Dealing with Emotional Flashbacks

How do you resolve an emotional flashback? First, you recognize the likelihood that it is a flashback.

  1. Recognizing your emotional flashbacks for what they are can save your sense of sanity. By recognizing these feelings as coming from the past, you can begin to let go of the fear or anguish now, and to be compassionate with yourself as you deal with the feelings from then.
  2. Recognize that you are safe now. When you were young, these experiences could feel life-threatening. But now, you’re in an adult body with adult resources. You’re safe now. You might check out my flashback halting protocol video for a format for noticing safety in the here and now.
  3. Understand your flashback as a message from a child part of yourself. This part still needs care and attention and validation, and didn’t get it when you were young. Now is the time to hear that child’s message. Rather than fixating on the current situation, focus on the feeling and tend to that child within.
  4. Recognize that this flashback will pass, and life will look different then. When you’re in the midst of one of these flashbacks, they can feel eternal. Worse, a part of you may criticize you or shame you, and these criticisms can feel like utter truth when you feel this way. They’re not truth. I promise! Right now, take care of you.
  5. Become an expert in emotional flashbacks. The more you know, the more empowered you’ll feel, and having the words to put to what’s going on will to keep you from getting stuck in a feeling.

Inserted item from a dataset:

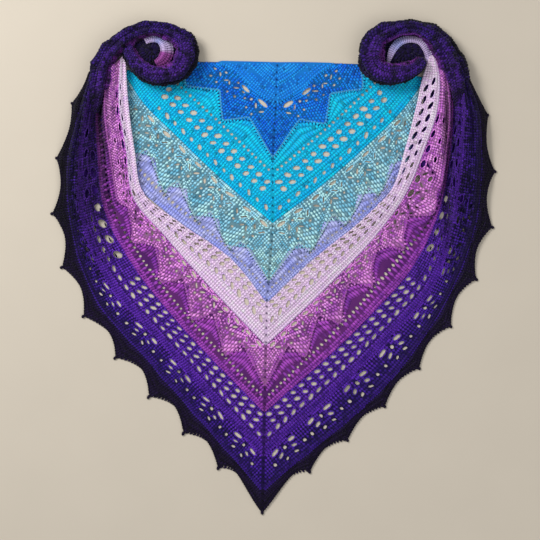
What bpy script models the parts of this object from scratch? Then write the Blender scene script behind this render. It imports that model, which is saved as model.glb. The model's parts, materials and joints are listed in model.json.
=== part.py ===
"""A crocheted triangular lace shawl, laid flat with both wings gathered and coiled.

The shawl is worked from the middle of its neck edge outwards, in V-shaped bands.
Five inner bands make the lower layer. Six outer bands lie beside them, and at
the sides they turn up over the ends of the lower layer, gathered lengthwise,
and run into two coils on the top corners.

Metres, +Z up. +X is the viewer's right and +Y points to the neck edge. The
origin is at the middle of the underside. The tables below are in millimetres.
"""
import math

import bmesh
import bpy
import numpy as np
from mathutils.geometry import delaunay_2d_cdt

MM = 0.001

# Driving sizes, in millimetres
CLOTH = 2.4
SEAM_GAP = 0.3
LAYER_GAP = 0.9
REST_ON_CLOTH = 3.2
CURVE_SAMPLES = 500
CHART_LENGTH = 800.0
EDGE_STEP = 26.0
LIFTED_STEP = 15.0
FOLD_WAVE = 0.10
FOLD_COUNT = 1.5
HOLE_CLEARANCE = 2.6
END_CLEARANCE = 8.0
MOST_GAP_SCALE = 8.0

# Hidden layers under a gathered wing: bands across at which it has points, its
# shares of the rows, and how far round a point it looks for the lowest cloth
CORE_ROWS = 11
CORE_ACROSS = (1.7, 2.0, 2.5, 3.0, 3.25, 3.5, 3.75, 4.0, 4.5, 5.0, 5.3)
CORE_SHARES = {"left": (.68, .975), "right": (.68, .975)}
CORE_REACH_ALONG = 0.012
CORE_REACH_ACROSS = 0.2

# Coils: points round and along, depth, number and twist of their layers, and
# where what they rest on drops from the lower layer to the surface
COIL_SIDES = 14
COIL_STATIONS = 28
COIL_LAYER = 0.07
COIL_FOLDS = 5
COIL_TWIST = 9.0
NECK_DROP = (318.0, 332.0)
SIDE_DROP = (238.0, 246.0)
TIP_RINGS = (1.0, .93, .8, .6, .35)
TONGUE_STATIONS = 12
TONGUE_GAP = 0.9

SIDES = {"left": -1, "right": 1}

# Edges of the lower bands, from the spine out to the wing: x, y of each station
LOWER_BANDS = ("blue_rows", "blue_fans", "turquoise_mesh", "aqua_fans", "lavender_rows")
LOWER_EDGES = {
    "left": {
        "neck": ((5, 313), (-36, 314), (-79, 315)),
        "blue_ridge": ((2, 248), (-33, 274), (-59, 298), (-86, 313)),
        "blue_teeth": ((-2, 167), (-79, 243), (-132, 290), (-157, 313)),
        "turquoise_rim": ((-2, 68), (-79, 134), (-158, 210), (-204, 254), (-229, 296)),
        "aqua_teeth": ((-8, -20), (-99, 68), (-173, 137), (-205, 176), (-228, 206)),
        "lavender_rim": ((-11, -52), (-59, 9), (-144, 70), (-198, 114), (-224, 140)),
    },
    "right": {
        "neck": ((5, 313), (47, 313), (85, 312)),
        "blue_ridge": ((2, 248), (44, 274), (70, 296), (92, 311)),
        "blue_teeth": ((-2, 167), (85, 242), (137, 290), (160, 309)),
        "turquoise_rim": ((-2, 68), (70, 123), (134, 179), (192, 236), (232, 288)),
        "aqua_teeth": ((-8, -20), (74, 50), (132, 94), (182, 144), (208, 176)),
        "lavender_rim": ((-11, -52), (52, 8), (140, 79), (178, 119), (196, 142)),
    },
}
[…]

You can find stuff on my website and youtube channel, of course! 🙂
  6. And you can look at stuff that the guy who coined the term “Emotional Flashback” has written. His name is Pete Walker, and he offers a lot of useful information, written very compassionately. Here’s a link to his website, with articles that might interest you right on the left column.
  7. Realize that you can heal from this stuff. A relationship with someone who has compassion and a clue will help a lot, especially if the inner critic or feelings of shame keep taking over your thoughts and feelings, despite your best efforts. So consider seeking help from someone familiar with this stuff. If you already have a support network (Lots of people struggling with this stuff don’t yet have that, and that can change over time!), find someone safe to start sharing a little bit of this stuff with. And if you don’t yet have that, you might seek help from a counselor. One with compassion, and hopefully one who knows some of this stuff and can help guide you to a sense of self-compassion and curiosity. One you can connect with over time. One who can offer you a bit of a roadmap to where you are and where you can go. One who can, most importantly, offer genuineness and compassion in a way that will help you feel those things toward yourself more and more.